Oak Bluffs itself often seems like a milling, cheerful street carnival. You’ll find plenty of T-shirt shops, ice-cream vendors, restaurants and clothing stores on Circuit Avenue, as well as on Lake Avenue near the harbor, but the centerpiece attraction is the Flying Horses carousel—a registered National Historic Landmark since 2005.
The carousel was built in 1876 on Coney Island and shipped to the Vineyard in 1884. It stands in the center of the village, surrounded by Circuit, Kennebec, Lake and Oak Bluffs avenues. Inside, you and your children can ride the hand-carved horses, buy ice cream and souvenirs, play video games or just watch this last working platform merry-go-round in action.
At night, particularly on weekends, the village rocks, with music of all sorts issuing from the clubs and bars.
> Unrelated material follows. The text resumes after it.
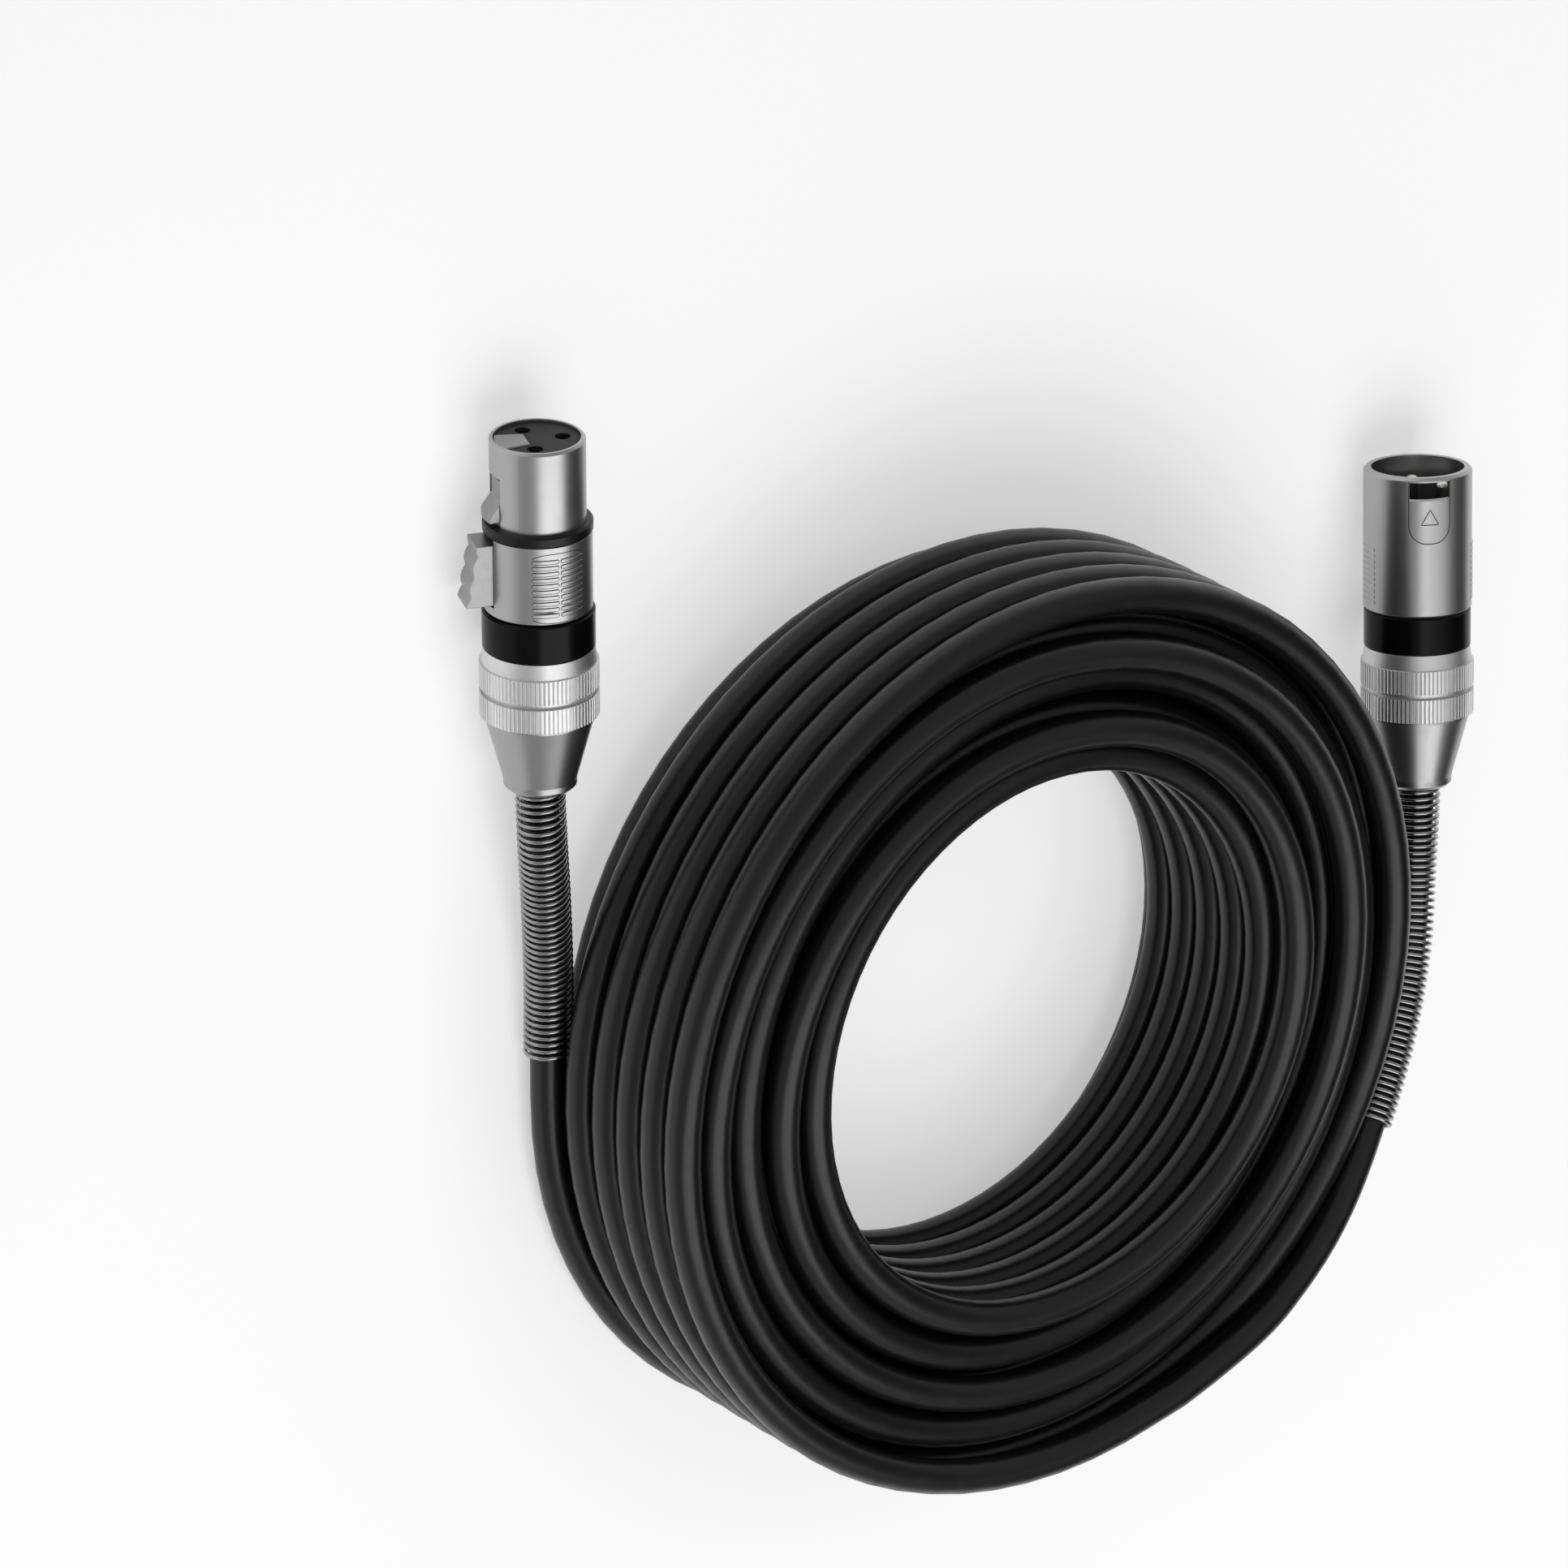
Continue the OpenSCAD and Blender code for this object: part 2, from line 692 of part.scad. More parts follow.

Festivals and events dot the summer calendar, beginning with the annual Harbor Festival in June, fireworks shows in August and ending with the Tivoli Day celebration in September. Every other Sunday in August you can enjoy a free band concert at the gazebo in Ocean Park, near the bus stops and opposite the Steamship Authority terminal.
While swimming isn’t allowed inside the crowded harbor, you’ll find several fine beaches nearby. North Jetty Beach, near the private East Chop Yacht Club, is accessible by dinghy only. There’s also a somewhat rocky town beach just below the seawall south of the ferry terminal. The spectacular and popular Joseph Sylvia State Beach lies along Seaview Avenue, which becomes Beach Road when you cross into Edgartown. You may want to rent a bike to visit this stretch of white sand—and follow the bicycle-only path that eventually leads to Edgartown.
No matter how you get around, or get there, you’ll find plenty of ways to enjoy yourself in Oak Bluffs—a town that’s welcomed summer visitors for nearly two centuries, and continues to do so.